The graphical behavior of the Exponential Distribution can be better visualized with a small simulation of 200 data shown in the graphs below:

n <- 200
x <- 1:n
lambda <- 0.2
y <- rexp(n,lambda)
z <- data.frame(x,y)

graph01 <- ggplot(z, aes(y)) +
           geom_histogram(binwidth = 1, colour = "#999999", fill= "#000099") +
           ggtitle(expression(atop("Exponential Distribution",
                              atop(italic("n = 200, lambda = 0.2"),"")))) +
           xlab("rexp(n,lambda)")     

graph02 <- ggplot(z, aes(y)) +
           geom_line(stat = "density") +
           stat_function(fun = dexp, arg=list(rate=lambda), colour = "red") +
           ggtitle(expression(atop("Exponential Distribution",
                              atop(italic("n = 200, lambda = 0.2"),"")))) +
           xlab("rexp(n,lambda)")

grid.arrange(graph01, graph02, ncol = 2)


Exponential Distribution Data Simulation

For all simulations, we set \(\lambda\)(lambda) = 0.2 and the seed as 1234, using the comand set.seed(123).
We will investigate the distribution of averages of 40 exponential datasets. Note that we will use a thousand simulations to guarantee data consistency and then compare the distribution they generate with both the normal distribution and the results that are predicted by the Central Limit Theorem..

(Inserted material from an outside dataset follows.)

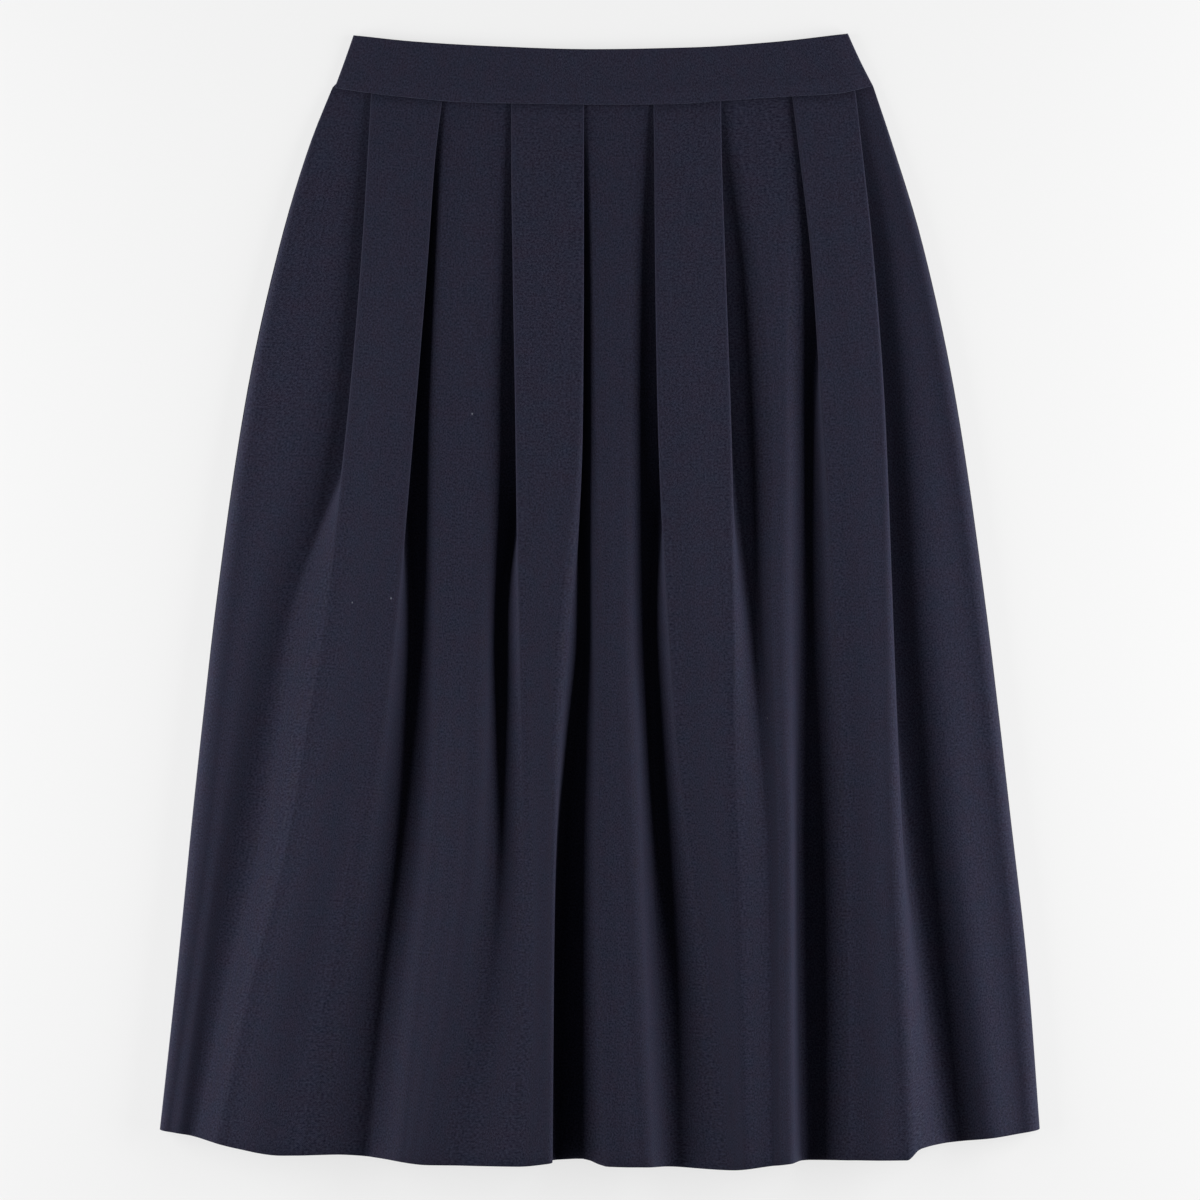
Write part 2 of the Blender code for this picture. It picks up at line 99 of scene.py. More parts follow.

The matrix with the 1000 datasets (rows) and 40 random exponential data each (columns) is obtained by:

numberSimul <- 1000
lambda <- 0.2
numberDatasets <- 40

set.seed(123)
dataExp <- rexp(numberSimul * numberDatasets, rate=lambda)
simulData <- matrix(dataExp, numberSimul, numberDatasets)
simulDataFR <- as.data.frame(simulData)

The vector with the averages of each dataset is:

simulMean <- rowMeans(simulData)
countMean <- 1:numberSimul
simulMeanFR <- data.frame(countMean, simulMean)


Analysis

1) Sample Mean versus Theoretical Mean

The distribution of averages has sample mean (\(\bar x\)) equal to the population mean (\(\mu\)). The sample data mean is :

sampleMean <- mean(simulMean)
sampleMean
## [1] 5.011911

In an Exponential Distribution, the predicted mathematical mean is \(\mu=1/\lambda\), where \(\mu= 1/\lambda = 1/0.2 = 5.00\).

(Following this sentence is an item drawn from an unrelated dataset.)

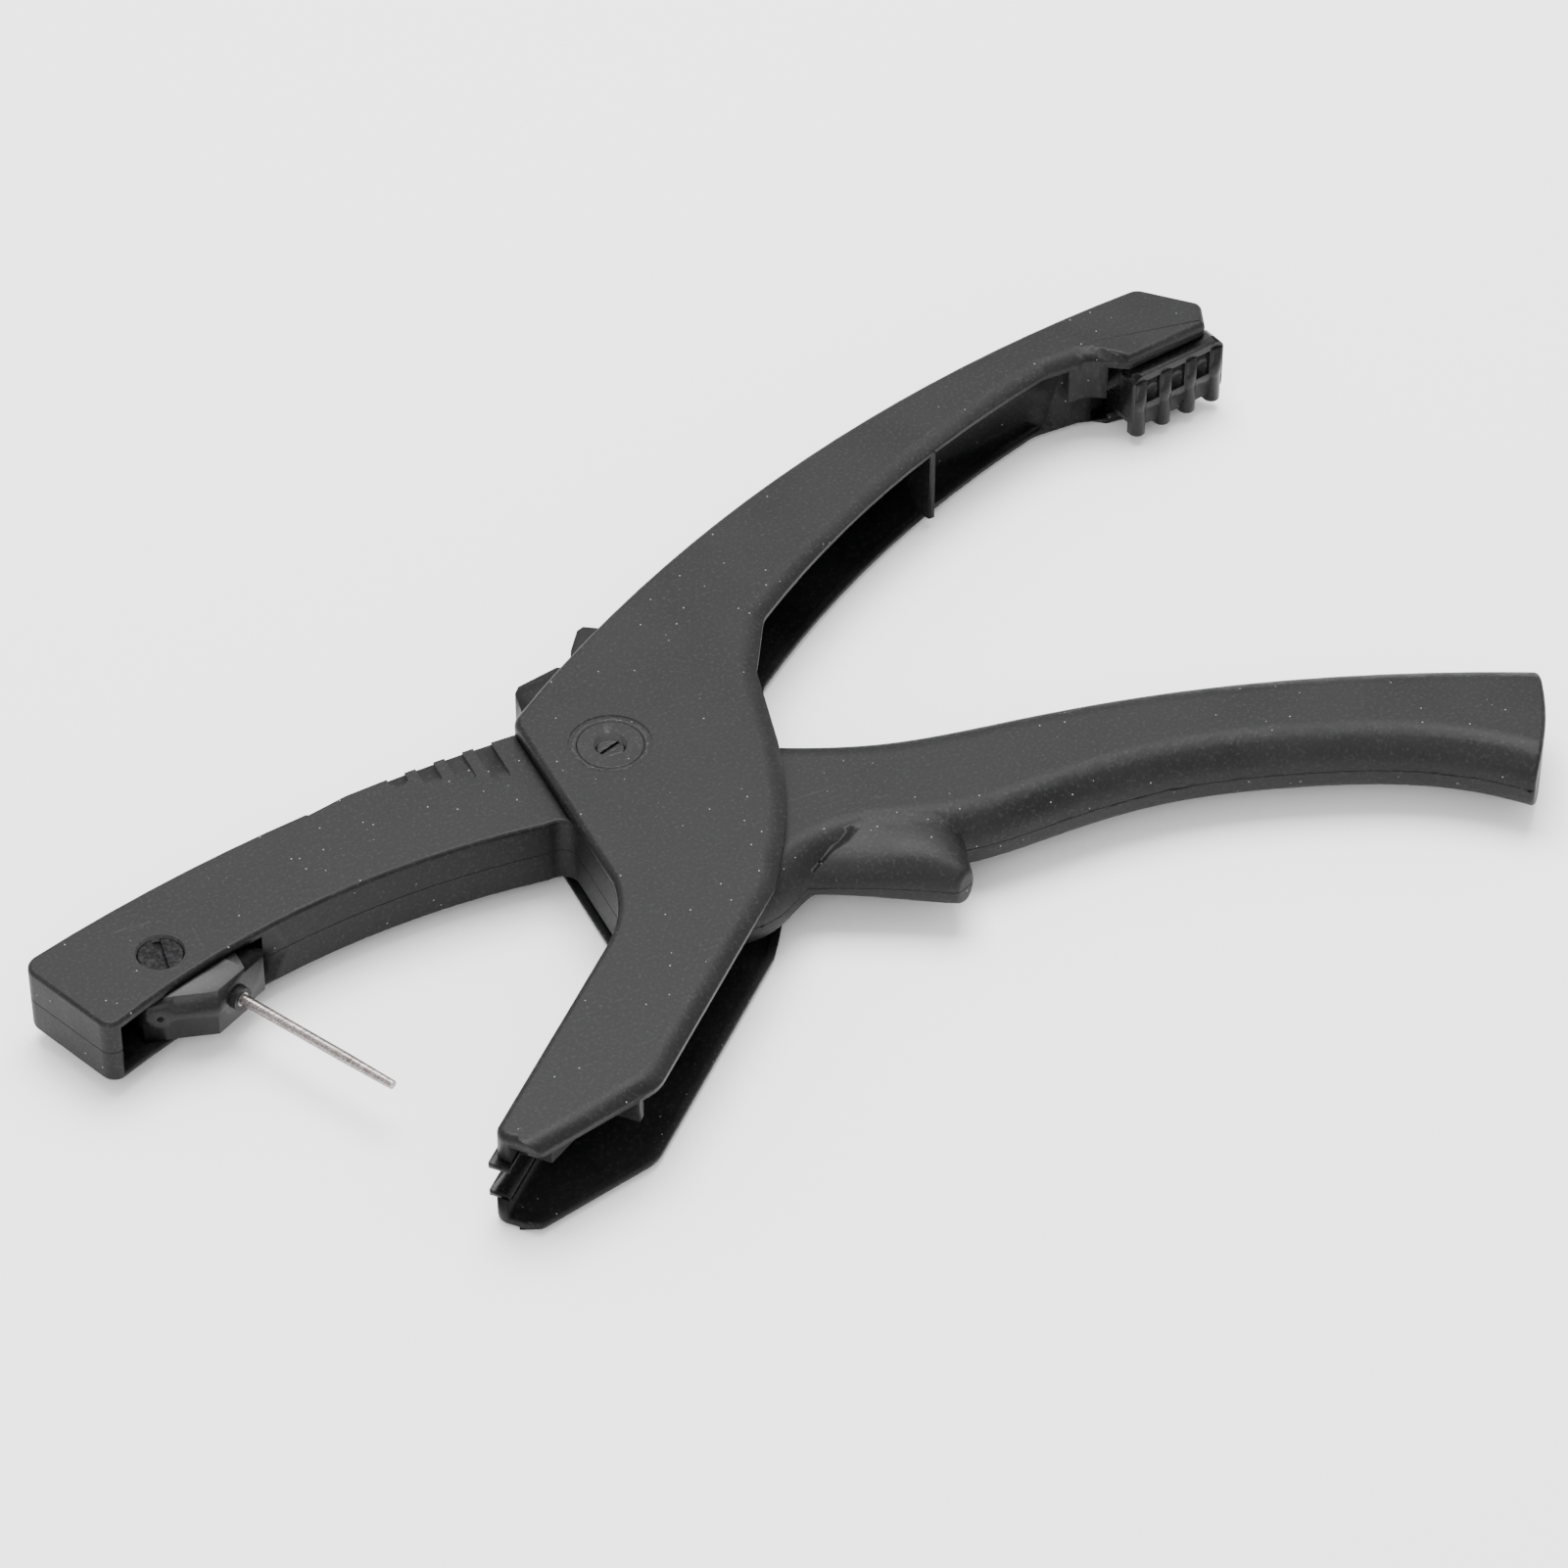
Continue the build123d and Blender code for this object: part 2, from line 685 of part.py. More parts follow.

The distribution of the averages of the datasets can be seen in the following graph:

ggplot(simulMeanFR, aes(simulMean)) +
       geom_histogram(binwidth = 0.1, colour = "#999999", fill="#000099") +
       geom_vline(xintercept = sampleMean, colour = "red", size=2) +
       ggtitle(expression(atop("Distribution of Averages",
          atop(italic("1000 datasets of 40 exponentials, lambda = 0.2"),"")))) +
       xlab("averages")

In this case, we can conclude they are almost exactly the same as predicted.


2) Sample Variance versus Theoretical Variance

The distribution of averages has its variance as \(\sigma^2 = s^2 / n\) , or :

sampleSD  <- sd(simulMean)
sampleVar <- var(simulMean)
sampleVar
## [1] 0.6088292

The theoretical variance is defined as \(\sigma^2 = (1 / \lambda) ^ 2 / n\), or \(\sigma^2 = (1 / 0.2)^2 / 40 = 0.625\).

And, once again, the two numers (0.609 and 0.625) are very close to each other, as predicted by the CLT.


3) Sample Distribution approximation to Normal Distribution

The approximation of the sample distribution to a Normal Distribution can be visually seen with the following graph:

ggplot(simulMeanFR, aes(simulMean) ) +
        geom_histogram(aes(y = ..density..), binwidth=0.1, 
                               colour = "black", fill = "#F8766D") +
        geom_density(stat = "density", colour="blue",size=1.2) +
        geom_vline(xintercept = sampleMean, colour = "blue", size=1) +
        geom_vline(xintercept = 5, colour = "red", size=1) +
        stat_function(fun = dnorm, arg = list(mean = sampleMean, sd = sampleSD),
                      colour = "red", size=1.5) +
        ggtitle(expression(atop("Distribution of Averages",
            atop(italic("1000 datasets of 40 exponentials,lambda = 0.2"),"")))) +
        xlab("averages")

The averages are almos coincident and the shapes of the sample and the theoretical normal curves are very close.
The normality plot will look like :

qqnorm(simulMean)
qqline(simulMean, col = "red", lwd = 1)

Which are also very close.In any case, it is also recommended to perform a normality test to check the assumptions.
A Kolmogorov-Smirnov test can be used for this example.

ks.test(simulMean, "pnorm", mean = sampleMean, sd = sampleSD)
## 
##  One-sample Kolmogorov-Smirnov test
## 
## data:  simulMean
## D = 0.0206, p-value = 0.7881
## alternative hypothesis: two-sided

With such a high value for p, there is no evidence that we should doubt the distribution is normal, as stated by the Central Limit Theorem.